Among Animals, we're the aberration:
want appropriates us,
sends us out dressed in ragged tulle, but won't tell
where it last buried the acorn or bone.
I was wading through photos this afternoon, when the sun cracked open the snowy sky and I realized I hadn't shot one documentary session last year. Not one moment of real life. Yes, birth is all of that, but I miss asking someone to let me come in and just be with them, give little to no direction. My baby moon sessions yield sweet newborn photos, but they lack the real life I like. See, a documentary session is risky. You may walk away without getting the images you imagined. They imagined. That happened a couple of years ago and I think I sort of froze. And everyone expects direction, they sigh with relief when I pose them. I understand-- because being uninhibited is uncomfortable.

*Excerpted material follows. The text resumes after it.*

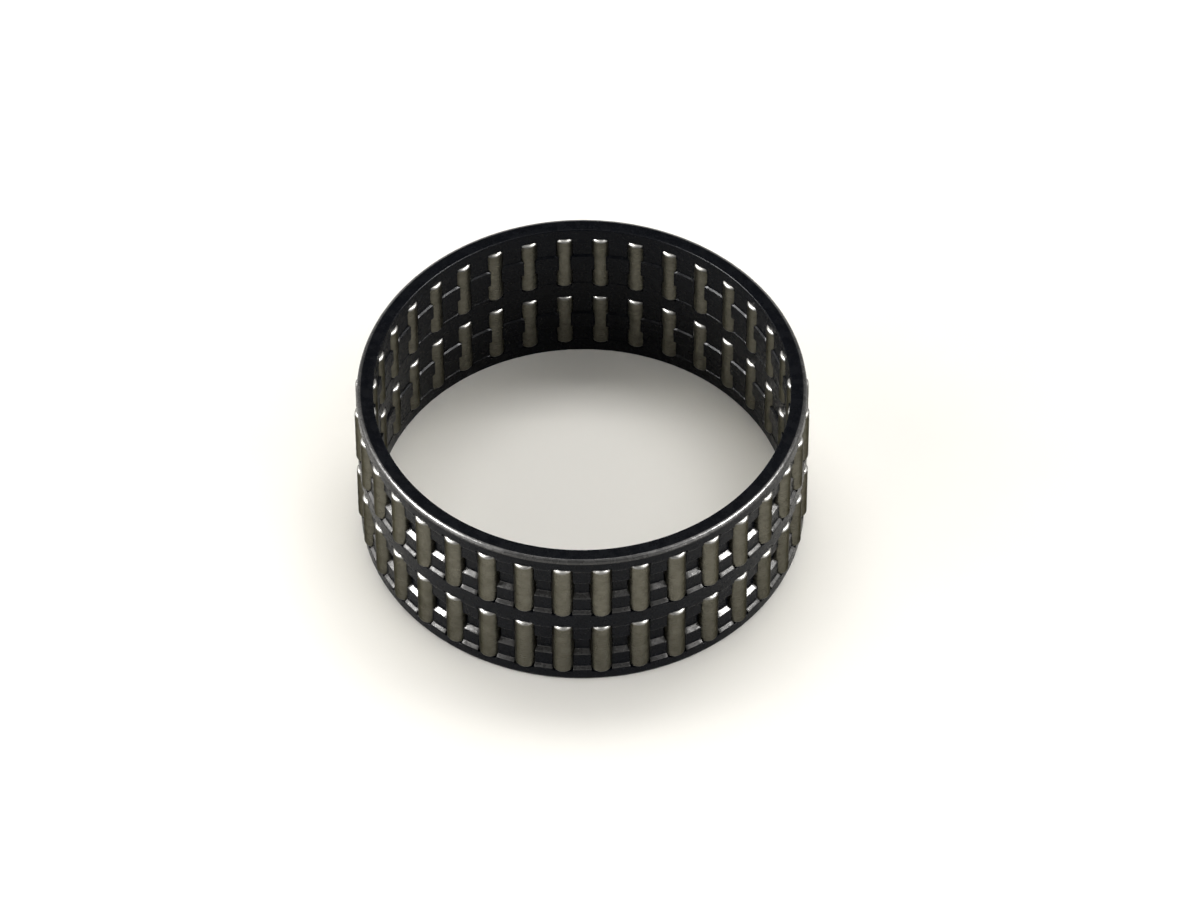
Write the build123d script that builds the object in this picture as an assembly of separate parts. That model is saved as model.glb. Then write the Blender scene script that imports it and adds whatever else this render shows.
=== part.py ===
from build123d import *
from math import cos, radians, sin, tan
import os

# Needle roller and cage assembly, double row. A one-piece steel cage holds two rows of needle
# rollers, which stand proud of it inside and outside and run straight on a shaft and in a bore.
# Millimetres. The bearing axis is Z, and the origin is on it, halfway between the end faces.

# Envelope
SHAFT_RADIUS = 37.5
HOUSING_RADIUS = 41.5
WIDTH = 34.0
NEEDLES_PER_ROW = 36

# Needle rollers
NEEDLE_LENGTH = 12.8
NEEDLE_CORNER_RADIUS = 0.55
NEEDLE_RADIUS = (HOUSING_RADIUS - SHAFT_RADIUS) / 2
PITCH_RADIUS = (HOUSING_RADIUS + SHAFT_RADIUS) / 2

# Cage: its end rims and middle band are full rings, and its webs are M-shaped in section
CAGE_OUTER_RADIUS = 41.0
CAGE_INNER_RADIUS = 38.0
END_RIM_WIDTH = 2.45
RIM_OUTER_EDGE_RADIUS = 0.8
RIM_INNER_EDGE_RADIUS = 0.2
SHOULDER_OUTER_RADIUS = 40.4    # the web's raised ends
SHOULDER_INNER_RADIUS = 38.1
WAIST_OUTER_RADIUS = 39.5       # the web's sunken middle
WAIST_INNER_RADIUS = 37.75
SHOULDER_STEP_FROM_POCKET_END = 0.75
WAIST_STEP_FROM_POCKET_END = 4.6
STEP_SLOPE = 35                 # degrees between a step's face and the radial direction

# Pockets
RUNNING_CLEARANCE = 0.06
END_PLAY = 0.2
POCKET_LENGTH = NEEDLE_LENGTH + END_PLAY
POCKET_MOUTH_WIDTH = 3.75       # narrower than a needle, so the needle snaps in and stays in
MIDDLE_BAND_WIDTH = WIDTH - 2 * END_RIM_WIDTH - 2 * POCKET_LENGTH
ROW_CENTRE_HEIGHT = (MIDDLE_BAND_WIDTH + POCKET_LENGTH) / 2
ROW_HEIGHTS = (-ROW_CENTRE_HEIGHT, ROW_CENTRE_HEIGHT)
ANGLE_STEP = 360 / NEEDLES_PER_ROW
FIRST_NEEDLE_ANGLE = -90 + ANGLE_STEP / 2


def step(centre_height, lower_radius, upper_radius):
    """Two profile points of one sloping step, from its lower end to its upper end."""
    half_height = abs(upper_radius - lower_radius) * tan(radians(STEP_SLOPE)) / 2
    return [(lower_radius, centre_height - half_height), (upper_radius, centre_height + half_height)]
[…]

And I've fallen into a habit of making it easy for myself. I know I'll get the shots with some direction and I'm blessed to have clients that trust my weak ability to direct them enough to get the moments we both cherish. But I want more risk. I want more failure. I have something up myself sleeve for this year so stay tuned.
But hey it's also a blogpost! My goal is 2 a month so I'm on it!
These guys here though. We were match made. No kidding.
I adore all my clients. They know this. I'm crazy lucky and blessed and feel like there is some client magnet out there bringing me these lovelies. But every once in awhile I just want adopt them. Thanks for letting me be weird, you two.